傅慧抱着老爷子的脖子蹭了蹭,含含糊糊地应了一声又闭了眼。
“要不然,”小刘建议道:“您看您和福宝吃什么,我去打包,咱带回去吃。”
老爷子侧头看了看,孙女有些过分苍白的小脸,遂点点头,“粥就不要了,汤汤水水的不好拿,包子、煎包你看着买些吧。”
傅慧这一觉直睡到下午两点。
“哎哟,可醒了。”老爷子放下手里的报纸,拿了一大包新衣服过来,“我还说等你醒了,带你去百货商场买衣服呢。11点多,你方婷阿姨就叫家里的保姆,里外地置办了两套给你送来了。快起来穿上吧,爷爷去给你热饭。

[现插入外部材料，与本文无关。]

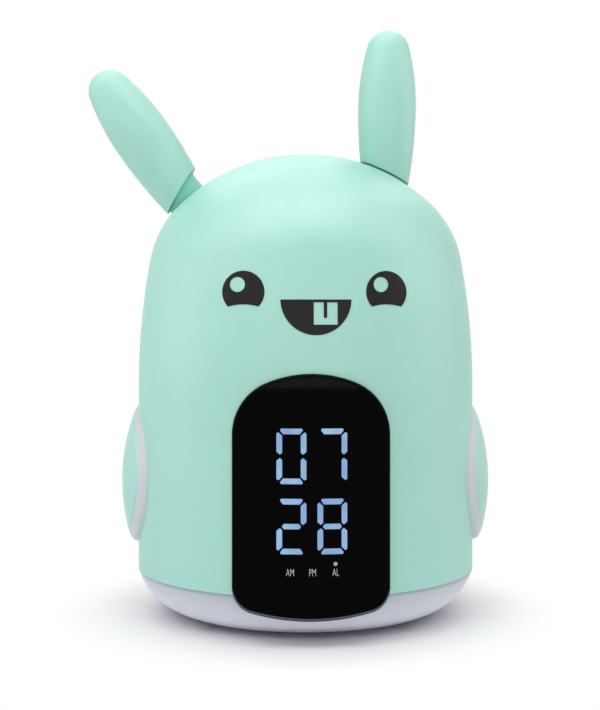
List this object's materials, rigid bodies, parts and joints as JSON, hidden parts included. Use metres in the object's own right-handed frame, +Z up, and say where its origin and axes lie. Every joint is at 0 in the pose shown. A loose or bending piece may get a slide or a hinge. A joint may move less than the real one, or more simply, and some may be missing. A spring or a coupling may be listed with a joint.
{
  "type": "kids alarm clock with night light",
  "caption": "Round dome alarm clock with a smiling face, two tipping ears, a tall digital window, flank push buttons and a pale translucent base that glows as a night light.",
  "frame": {"origin": "on the table, under the middle of the round body, in the plane of the foot ring's underside", "axes": "+Z up, front with the display towards -Y, +X towards the viewer's right"},
  "size_m": [0.1443, 0.1234, 0.2091],
  "materials": {
    "mint": "satin moulded",
    "ear_mint": "satin moulded",
    "translucent": "frosted",
    "pale_ring": "satin",
    "black_lens": "polished",
    "lit_segment": "lit",
    "print_ink": "printed",
    "rubber_foot": "matt",
    "inner_white": "moulded",
    "inner_grey": "moulded",
    "key_mint": "satin",
    "board_green": "solder mask",
    "board_white": "solder mask",
    "component_black": "moulded",
    "led_yellow": "moulded",
    "steel": "zinc plated",
    "spring_steel": "bright",
    "cell_sleeve": "sleeve",
    "magnet_steel": "plated",
    "cone_paper": "pulp"
  },
  "bodies": {
    "casing": {"dome_shell": "mint", "light_base": "translucent", "display_lens": "black_lens", "digit_segments": "lit_segment", "alarm_dot": "lit_segment", "face_print": "print_ink", "side_ring_left": "pale_ring", "side_ring_right": "pale_ring", "foot_ring": "rubber_foot", "battery_tray": "inner_white", "battery_cells": "cell_sleeve", "battery_contacts": "spring_steel", "display_reflector": "inner_white", "display_board": "board_green", "display_leds": "led_yellow", "display_screws": "steel", "main_board": "board_green", "board_parts": "component_black", "board_screws": "steel", "light_board": "board_white", "light_leds": "led_yellow", "ear_deck": "inner_grey", "deck_screws": "steel", "ear_bracket_left": "inner_grey", "ear_bracket_right": "inner_grey", "ear_pin_left": "steel", "ear_pin_right": "steel", "ear_detent_left": "spring_steel", "ear_detent_right": "spring_steel", "ear_switch_left": "component_black", "ear_switch_right": "component_black", "side_spring_left": "spring_steel", "side_spring_right": "spring_steel", "side_switch_left": "component_black", "side_switch_right": "component_black", "speaker_frame": "magnet_steel", "speaker_magnet": "magnet_steel", "speaker_cone": "cone_paper", "rear_panel": "mint", "key_board": "board_green", "key_switches": "component_black", "usb_socket": "steel", "base_screws": "steel"},
    "ear_left": {"ear_shell_left": "ear_mint", "ear_lever_left": "ear_mint"},
    "ear_right": {"ear_shell_right": "ear_mint", "ear_lever_right": "ear_mint"},
    "flank_button_left": {"side_cap_left": "mint"},
    "flank_button_right": {"side_cap_right": "mint"},
    "mode_key": {"mode_button": "key_mint"},
    "sound_key": {"sound_button": "key_mint"},
    "up_key": {"up_button": "key_mint"},
    "down_key": {"down_button": "key_mint"},
    "battery_flap": {"battery_door": "translucent", "door_screw": "steel"}
  },
  "joints": [
    {"name": "ear_left_tilt", "type": "hinge", "parent": "casing", "child": "ear_left", "pos_m": [-0.0257, 0, 0.127], "axis": [0, 1, 0], "range_deg": [0, 33.7]},
    {"name": "ear_right_tilt", "type": "hinge", "parent": "casing", "child": "ear_right", "pos_m": [0.0257, 0, 0.127], "axis": [0, 1, 0], "range_deg": [0, 33.7]},
    {"name": "side_left_press", "type": "slide", "parent": "casing", "child": "flank_button_left", "axis": [0.9991, 0, -0.0419], "range_m": [0, 0.0012], "stiffness_N_per_m": 900, "springref_m": -0.0008},
    {"name": "side_right_press", "type": "slide", "parent": "casing", "child": "flank_button_right", "axis": [-0.9991, 0, -0.0419], "range_m": [0, 0.0012], "stiffness_N_per_m": 900, "springref_m": -0.0008},
    {"name": "mode_press", "type": "slide", "parent": "casing", "child": "mode_key", "axis": [0, -1, 0], "range_m": [0, 0.0008], "stiffness_N_per_m": 1000, "springref_m": -0.0005},
    {"name": "sound_press", "type": "slide", "parent": "casing", "child": "sound_key", "axis": [0, -1, 0], "range_m": [0, 0.0008], "stiffness_N_per_m": 1000, "springref_m": -0.0005},
    {"name": "up_press", "type": "slide", "parent": "casing", "child": "up_key", "axis": [0, -1, 0], "range_m": [0, 0.0008], "stiffness_N_per_m": 1000, "springref_m": -0.0005},
    {"name": "down_press", "type": "slide", "parent": "casing", "child": "down_key", "axis": [0, -1, 0], "range_m": [0, 0.0008], "stiffness_N_per_m": 1000, "springref_m": -0.0005},
    {"name": "battery_door_swing", "type": "hinge", "parent": "casing", "child": "battery_flap", "pos_m": [0, 0.026, 0.001], "axis": [1, 0, 0], "range_deg": [0, 75]}
  ]
}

”
傅慧揉着眼睛在坑上打了个滚,才翻身坐起打开包裹,先找了小衣换上,又套上粉色秋衣秋裤,毛衣毛裤,然后穿上袜子蹬上军绿色的棉裤,嗯,还行,上面带着背带。
傅慧扯过背后的带子,在前面扣上,拎起两件棉袄,比着看了看,款式都一样,就是一个跟棉裤同色,一个是大红。
大红色的放下,傅慧将军绿色的穿上,然后翻出包裹里的棉鞋,粉红色的棉线帽和同色的围巾、手套,穿戴好便下了坑。
打开门,出来便是客厅,傅慧四下打量了番,沙发、长几、高几、电话和靠墙柜子上用一块花布罩着的四方盒子。
那盒子,傅慧看着眼熟,掀开上面的花布,她认出是电影里出现过的电视。
她回想了下,影片里女主角打开电视的步骤,按了下开关。
半天不见动静,傅慧抱起电视看了看,发现是电源没插上,遂便想将电视放下插上电。
“啊!天呐,”杜招弟没想到,她就出门跟人唠了会嗑,回来就碰到了眼前这一幕,“你干什么,快放下!”
“咋了!咋了!”老爷子拿着勺子,急忙慌地从厨房里跑了出来,“怎么了,出什么事了?”
“老爷子您看她,天呐,我从来没见过这么皮的孩子,电视这么贵的东西也敢玩?”
傅慧皱眉瞟了她一眼,将电视放下,插上电,打开开关,“怎么是黑白的?”
看着里面的画面,傅慧有一点点失望,不过有总没有强,她拧着选了个少儿频道,放的是《小兵历险记》。
傅慧搬了个小凳子坐在电视机前,倒也看得津津有味起来。
“她,”傅慧一系列的操作,看得杜招弟目瞪口呆,“她不是农村出来的吗?怎么会开电视?”
“切,”老爷子冷嗤了声,“农村怎么了,没有农民种的粮食,你喝西北风啊!给,”将勺子一把塞到她手里,老爷子吩咐道:“去,赶紧地把饭热热,给我们福宝端过来。”